Labor Of Love
By Charlotte Wilder
They say there’s a lot of magic at Disney World, but that doesn’t mean basketball courts assemble themselves or packages walk into hotel rooms like some sporty sequel to Beauty and The Beast. The bubble was not a ready-made basketball utopia free of germs. People had to build it.
And those people are Heather Messer and Vernon Peterson.
Messer, who’s been with the NBA for 30 years, is the Senior Director of Event Management, while Peterson has been with the league since 2005, and leads the mailroom at the Midtown Manhattan headquarters. When I spoke to them by phone last month, they were photographing each and every one of the many deliveries that just arrived at the warehouse.
"We have yet to have a Monday that we don’t have 1000 packages," Messer said. "Every Monday. Players are calling saying hey, did this come in? Or, I’m looking for that, did that come in?"
Logistics stop for no one. Each tracking number has to be logged to be sure things didn’t go missing or aren’t addressed to the wrong player, staff, or reporter. There are many names they don’t recognize, and companies regularly get addresses or room numbers wrong.
There’s a lot to be sorted out before and after the goods are sorted.

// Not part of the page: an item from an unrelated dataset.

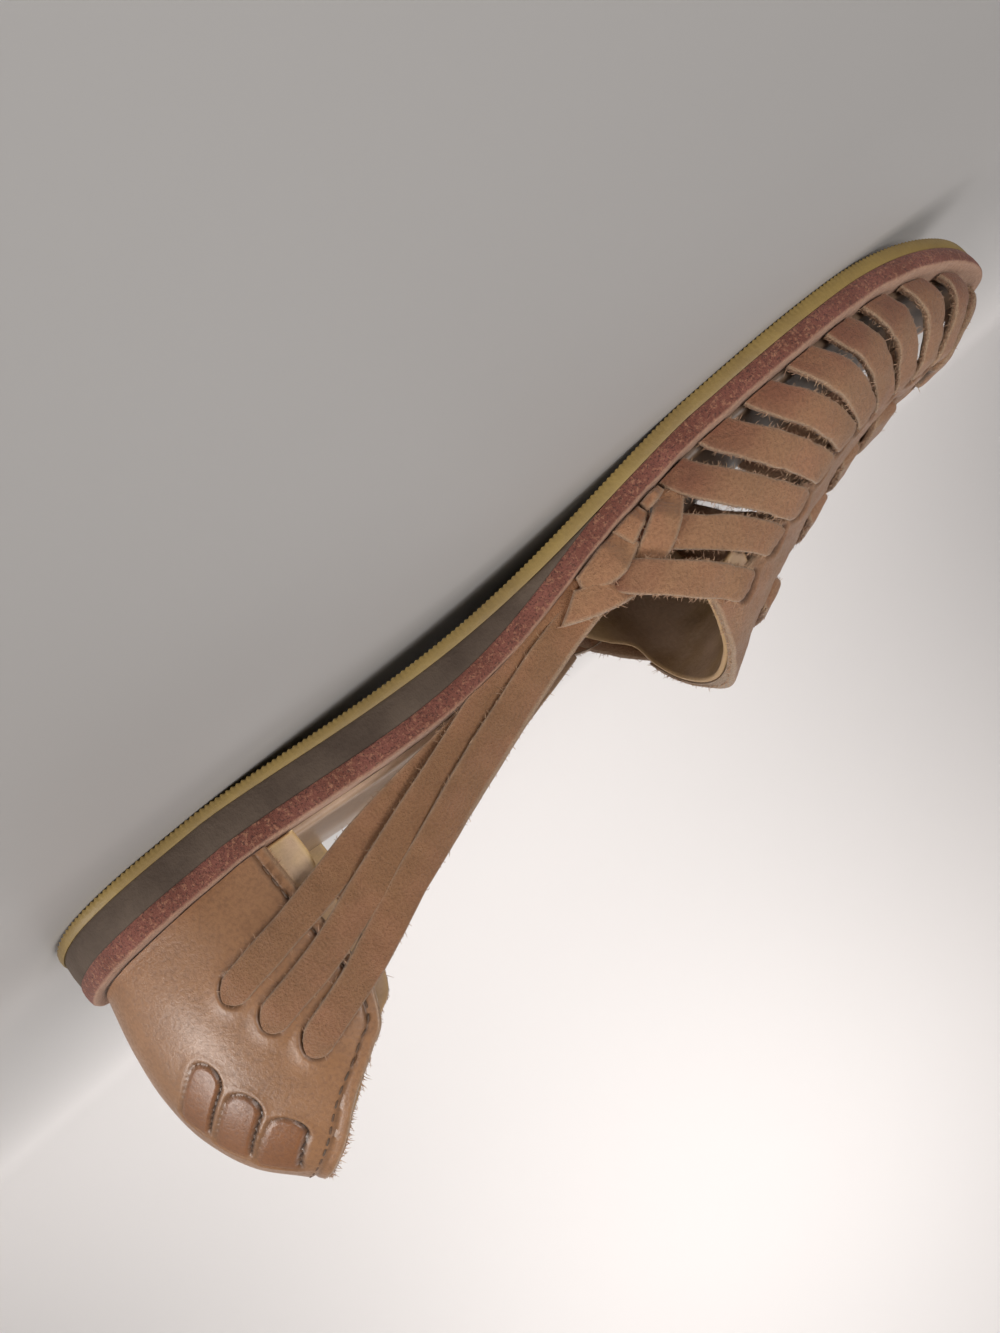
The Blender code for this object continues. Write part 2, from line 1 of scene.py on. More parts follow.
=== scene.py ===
"""Huarache sandal, right shoe: leather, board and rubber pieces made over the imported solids.

Lengths are metres. Points are worked out from the sole's back edge and the floor, and shifted to the
frame's origin when they become a mesh. Each surface is a function of two parameters.
"""

import math

import bmesh
import bpy
import numpy as np
from mathutils import Matrix


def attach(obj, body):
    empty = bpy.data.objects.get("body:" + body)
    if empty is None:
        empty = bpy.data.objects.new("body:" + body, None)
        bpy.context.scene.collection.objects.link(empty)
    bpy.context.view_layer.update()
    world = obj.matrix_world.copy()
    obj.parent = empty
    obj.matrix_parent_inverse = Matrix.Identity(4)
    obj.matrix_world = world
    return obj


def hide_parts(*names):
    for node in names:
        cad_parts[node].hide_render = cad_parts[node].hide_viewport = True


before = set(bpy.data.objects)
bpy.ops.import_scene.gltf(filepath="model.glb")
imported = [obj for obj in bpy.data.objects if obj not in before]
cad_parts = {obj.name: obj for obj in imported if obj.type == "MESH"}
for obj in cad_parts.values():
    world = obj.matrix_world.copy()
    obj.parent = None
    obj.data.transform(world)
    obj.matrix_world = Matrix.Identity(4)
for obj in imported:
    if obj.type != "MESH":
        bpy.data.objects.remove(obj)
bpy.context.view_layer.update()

bl_info = {
    "name": "Huarache sandal",
    "version": (1, 0, 0),
    "blender": (4, 5, 0),
    "location": "3D View > Sidebar > Sandal",
    "description": "Builds the visible pieces of a woven leather sandal around its packed solids",
    "category": "Mesh",
}

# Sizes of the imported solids
SOLE_LENGTH = 0.258
BALL_WIDTH = 0.090
WAIST_WIDTH = 0.064
HEEL_WIDTH = 0.063
OUTSOLE_HEEL = 0.0024
OUTSOLE_BALL = 0.0032
WEDGE_LIFT = 0.0058
MIDSOLE_THICKNESS = 0.0040
INSOLE_THICKNESS = 0.0012
ARCH_RISE = 0.0043
TOE_SPRING = 0.0110
HEEL_BEVEL = 0.0014
RIM = 0.0032
CLEARANCE = 0.0003
LEATHER = 0.0019
OFF_BOARD = 0.00005
RAW_EDGE = 0.0010
SEAM_INSET = 0.0027
STRIP_TIP = 0.0034
CROSSING_TIP = 0.0022
TOE_PIECE_TIP = 0.004
SLIT_GAP = 0.0002
SLIT_WIDTH = 0.00080
SLIT_DEPTH = 0.0016
SLIT_SWELL = 0.00035
STITCH_GAP = 0.0007
THREAD_RADIUS = 0.00020
FIBRE_RADIUS = 0.000090
STEP = 0.0013
VAMP_REAR = 0.388 * SOLE_LENGTH
INSTEP_HEIGHT = 0.0485
TOE_PIECE_WIDTH = 0.012
TAB_WIDTH = 0.006392
TAB_SLANT = 0.020
COUNTER_LENGTH = 0.049
COUNTER_HEIGHT = 0.0695
COUNTER_BULGE = 0.0030
COUNTER_LEAN = 0.0125
STRAP_WIDTH = 0.0074
SHOULDER = 0.80
CUP_POWER = 2.4
TOE_POWER = 2.4
HEEL_POWER = 2.2
ARCH_POWER = 1.3
TAPER_POWER = 1.6
CUP_SWELL = 0.10
CUP_CLOSING = 0.20
ORIGIN_SHARE = 0.110
HEEL_FLAT = (0.055, 0.165)
BALL_FLAT = (0.640, 0.800)
HEEL_ROUND = 0.125
TOE_ROUND = 0.700
WEDGE_TAPER = (0.270, 0.560)

# Share of the length, width there, share of the ball width that its centre lies off the axis
OUTLINE = (
    (0.00, HEEL_WIDTH, 0.000),
    (0.15, HEEL_WIDTH, 0.000),
    (0.42, WAIST_WIDTH, -0.022),
    (0.62, BALL_WIDTH * 0.955, -0.050),
    (0.72, BALL_WIDTH, -0.033),
    (0.85, BALL_WIDTH * 0.930, -0.006),
    (1.00, BALL_WIDTH * 0.780, 0.055),
)

# Ridge of the vamp: share of the sole's length, share of the instep's height
RIDGE = (
    (0.380, 1.100),
    (0.480, 1.075),
    (0.578, 1.000),
    (0.628, 0.880),
    (0.690, 0.750),
    (0.756, 0.628),
    (0.810, 0.560),
    (0.872, 0.535),
    (0.910, 0.515),
)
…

Which is why it was crucial that Messer and Peterson got to Orlando before anyone else – and why they’ll stay later, too. Someone has to pack up the center of the basketball universe.
When the two got to Disney World, the convention centers where the games are played were simply cavernous rooms. It was up to them to receive the sixteen courts shipped down on semi trucks and make sure they were installed properly.

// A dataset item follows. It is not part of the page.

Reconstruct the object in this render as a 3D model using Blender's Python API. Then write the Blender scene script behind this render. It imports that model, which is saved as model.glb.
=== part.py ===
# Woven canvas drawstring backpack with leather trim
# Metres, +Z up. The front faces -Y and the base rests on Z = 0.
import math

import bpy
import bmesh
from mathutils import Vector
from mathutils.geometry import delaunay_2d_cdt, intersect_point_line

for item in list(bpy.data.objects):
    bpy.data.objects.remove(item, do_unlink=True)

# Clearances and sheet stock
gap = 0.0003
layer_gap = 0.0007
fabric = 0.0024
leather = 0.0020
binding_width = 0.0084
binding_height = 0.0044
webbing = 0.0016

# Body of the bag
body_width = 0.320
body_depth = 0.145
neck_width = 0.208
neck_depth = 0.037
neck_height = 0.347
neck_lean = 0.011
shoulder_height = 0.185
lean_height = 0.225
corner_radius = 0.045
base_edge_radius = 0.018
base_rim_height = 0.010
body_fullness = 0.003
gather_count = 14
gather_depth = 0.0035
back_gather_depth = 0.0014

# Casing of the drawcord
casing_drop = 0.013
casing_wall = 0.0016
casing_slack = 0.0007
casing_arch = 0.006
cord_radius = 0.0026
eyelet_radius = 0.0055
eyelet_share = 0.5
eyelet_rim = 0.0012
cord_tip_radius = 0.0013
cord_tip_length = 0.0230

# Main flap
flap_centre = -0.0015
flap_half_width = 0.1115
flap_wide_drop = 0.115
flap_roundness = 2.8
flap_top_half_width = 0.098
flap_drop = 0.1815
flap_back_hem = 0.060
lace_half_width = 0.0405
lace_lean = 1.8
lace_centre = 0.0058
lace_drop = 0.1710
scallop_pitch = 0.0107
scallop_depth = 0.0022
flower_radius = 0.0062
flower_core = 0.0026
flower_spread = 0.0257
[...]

Weight rooms, team rooms, refrigerators – all of it had to be shipped in. The NBA had four huge trucks of IT equipment driven down from New Jersey simply to service the needs of league staff.
"It was easier then," Messer said, "because the campus wasn’t clean yet. Those trucks come in, we’d grab a crew, unload them, and disinfect them before teams or anybody was around it."
Now, everything has to be disinfected before it enters the bubble.
You’d think that the heavy lifting would be over once Peterson and Messer and their team put the campus together. But it never ends — when we spoke, the two were in the middle of overseeing the departure of the six teams that didn’t make the playoffs and moving the Trail Blazers into the Grand Floridian, a different hotel from the one Portland stayed in during the play-in rounds.
Moving players from room to room and back to their home cities would be a daunting task no matter what, but doing so while maintaining the strict sanitary guidelines seems almost impossible.
Messer and Peterson, however, have it down to a science.
Each team has a point person for logistics who hands out boxes to the players. Players then pack up their stuff and label what they want in cargo on the plane and what can be shipped on a truck. Messer and Peterson’s team also has boxes of donations that go to local organizations in Florida with the help of the Orlando Magic.
"A lot of guys marked things for donations, drinks and food, and T-shirts," Messer said. "They’re leaving behind shoes and stuff. Really large, good amounts of stuff. I think it’s good for us overall. You know, working on donations, it’s like a contact with the outside world and it helps. It starts feeling very isolated in the bubble."
Messer and Peterson had just hit the halfway mark when we spoke — two months down, two months to go. It gets lonely. Fortunately, they’ve got a good group in the warehouse who keep each other laughing, and they’ve got the packages themselves to keep things light.
"On Monday we got 25 Nerf guns," Messer said.
"Actually, it was 50," Peterson said. "It makes you laugh, because it’s like, somebody’s going to have a good time."
I asked which team bought the toys.
"I don’t know if we’re allowed—" Messer started and then stopped. "Okay, it was for Utah."
Besides Nerf guns, Messer and Peterson have received full-size refrigerators, multiple massage chairs for league staff and a few teams, lots and lots of wine, wine fridges, and more golf clubs than a pro shop.
"It’s a lot that goes on behind the scenes," Peterson said, laughing.
Next time you watch an NBA game in the bubble, take a second to appreciate that every court physically exists because Messer and Peterson made sure it did. They’re the unsung heroes of the operation who’ve undertaken a monumental task: conjuring up safe arenas from nothing but wall-to-wall carpets and fluorescent lights in Orlando. A truly magical transformation.